Deutschland spielt bei der Produktion fossiler Brennstoffe zwar nur eine kleine Rolle und kommt deshalb im Bericht nicht vor. Aber auch hierzulande gibt es Diskussionen, ob neue Erdgasfelder erschlossen werden, zum Beispiel im Wattenmeer vor Borkum oder in Bayern.
Pao-Yu Oei, der an der Universität Flensburg zum fossilen Ausstieg forscht, sieht dafür mit Blick auf die Energiewende keinen Bedarf. “Man darf nicht in neue Bohrinseln oder neue LNG-Terminals investieren”, warnt er. Hätten die Investoren erst mal viel Geld in neue fossile Infrastruktur gesteckt, wollten sie die auch lange nutzen. Das werde den nötigen Ausstieg erschweren. “Aber in der Atmosphäre ist einfach kein Platz mehr für zusätzliche CO2-Emissionen.”

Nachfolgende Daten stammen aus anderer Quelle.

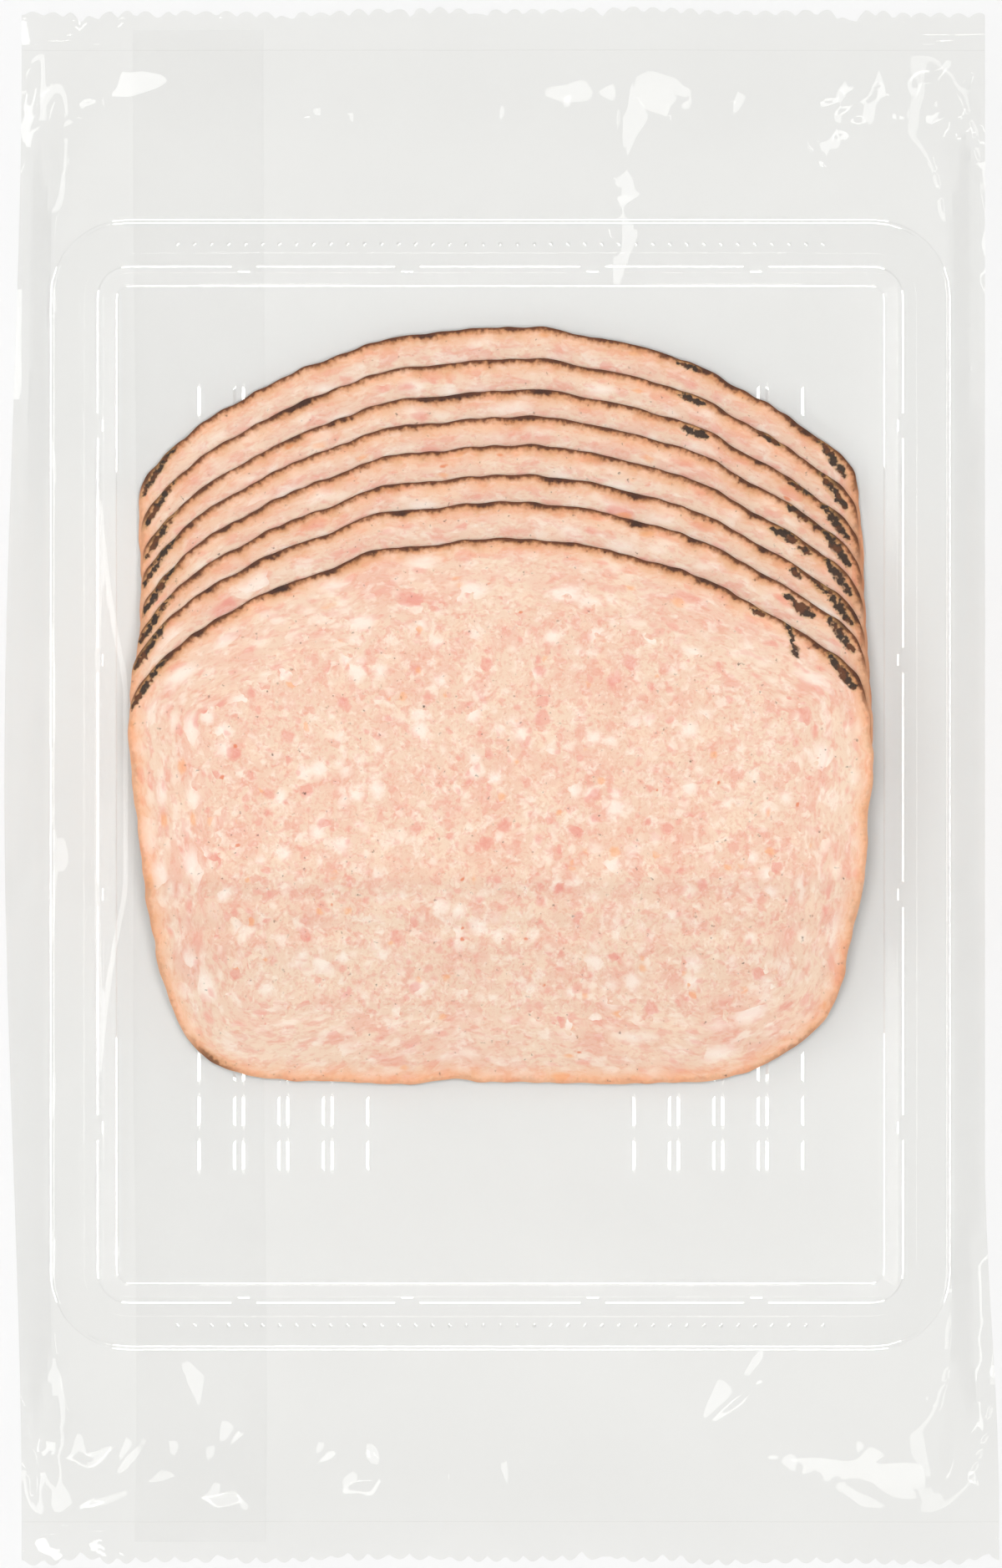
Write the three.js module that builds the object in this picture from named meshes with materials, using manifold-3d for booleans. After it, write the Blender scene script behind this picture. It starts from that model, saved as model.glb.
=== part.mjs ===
// A flow-wrapped pack of sliced meatloaf, lying on its tray with the shown side up.
//
// The sealed film bag is one closed solid. Its form comes from what it holds: the flat floor and the rim
// of a thermoformed tray underneath it, and the crown of the shingled slices in the middle. Both ends are
// crimped fin seals with a serrated edge, and a lengthwise lap seam runs along the underside.
//
// Millimetres. X runs across the pack, Y along it, Z up. The origin is under the middle of the pack.
import * as THREE from "three";
import { mergeVertices } from "three/addons/utils/BufferGeometryUtils.js";
import Module from "manifold-3d";

// The pack, measured over the film.
const PACK_HALF_WIDTH = 74.5; // at the widest place of the side folds
const SEAL_HALF_LENGTH = 115.8; // to the mean line of the serrated edges
const SEAL_DEPTH = 5.6; // crimped band at each end
const FILM_EDGE_Z = 8; // side folds and end seals lie at mid height
const FOLD_THICKNESS = 1; // film folded back on itself along the sides
const CORNER_RADIUS = 1.6;

// The crimped seals.
const BAND_THICKNESS = 0.8;
const CRIMP_LINES = 6;
const CRIMP_HEIGHT = 0.22;
const TOOTH_PITCH = 2.9;
const TOOTH_HEIGHT = 0.6;
const TOOTH_STEPS = 4;
const EDGE_WANDER = 0.45; // the cut isn't quite straight

// The lengthwise seam on the underside.
const SEAM_LEFT = -54.5;
const SEAM_RIGHT = -36.4;
const SEAM_PROUD = 0.45;

// The tray, felt through the film.
const TRAY_CENTRE = new THREE.Vector2(-0.2, 0.2);
const RIM_HALF = new THREE.Vector2(67.2, 84.4);
const RIM_RADIUS = 11.5;
const RIM_WIDTH = 6.9;
const RIM_Z = 17.2;
const RIM_ROUNDING = 0.7;
const FLOOR_HALF = new THREE.Vector2(57.8, 74.3);
const FLOOR_RADIUS = 7;

// The crown: the part of the front slice that lies on all the others.
const CROWN_CENTRE = new THREE.Vector2(-0.3, 0.5);
const CROWN_HALF = new THREE.Vector2(54.5, 15.5);
const CROWN_RADIUS = 9;
const ROOF_RISE = 21.5; // the slice's arched top edge
const CROWN_Z = 19.1;
const CROWN_MIDDLE_Z = 19.5;
const FILM_SAG = 3; // of the film between the crown and either end of the rim

// Steps round each ring of the bag, and between one ring and the next.
const CORNER_STEPS = 8;
const SIDE_STEPS = 26;
const END_STEPS = 36;
const SKIRT_STEPS = 5;
const SPAN_STEPS = 4;
const UNDERSIDE_STEPS = 4;

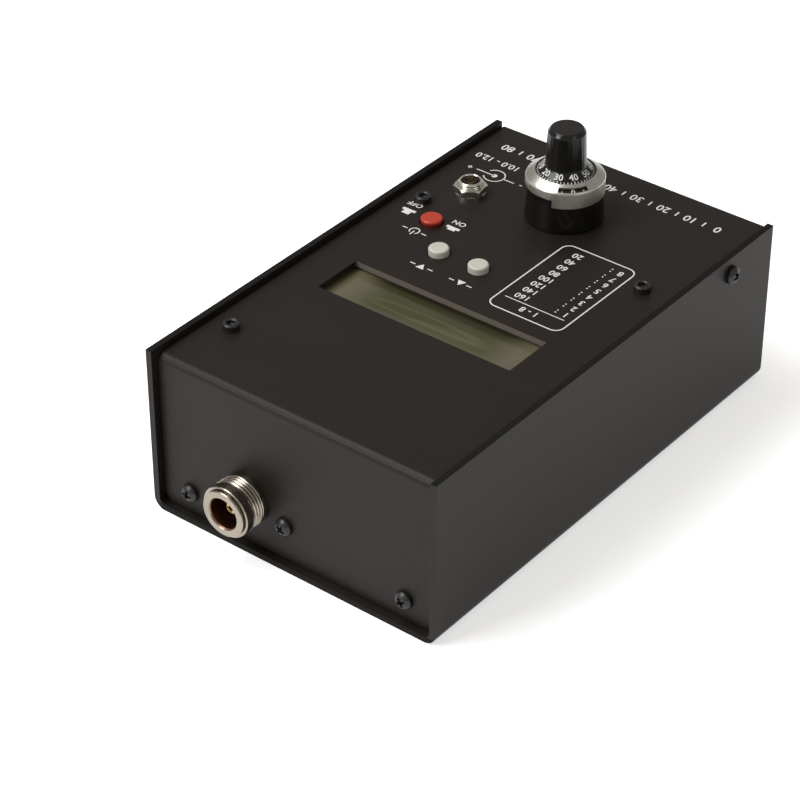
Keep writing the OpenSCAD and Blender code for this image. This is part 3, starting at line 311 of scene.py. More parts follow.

Der Bericht kritisiert auch, dass viele Staaten noch immer klimaschädliche Brennstoffe subventionieren und so neue Abhängigkeiten schaffen. Derzeit sind die USA größter Öl- und Gasproduzent der Welt. Aber Präsident Donald Trumps Aufforderung “Drill Baby, drill” zu noch mehr Bohrungen sind im aktuellen Bericht noch gar nicht enthalten. Gut möglich also, dass die Lücke noch größer wird zwischen den weltweiten Abbauplänen und dem, was für wirksamen Klimaschutz höchstens noch verbrannt werden darf.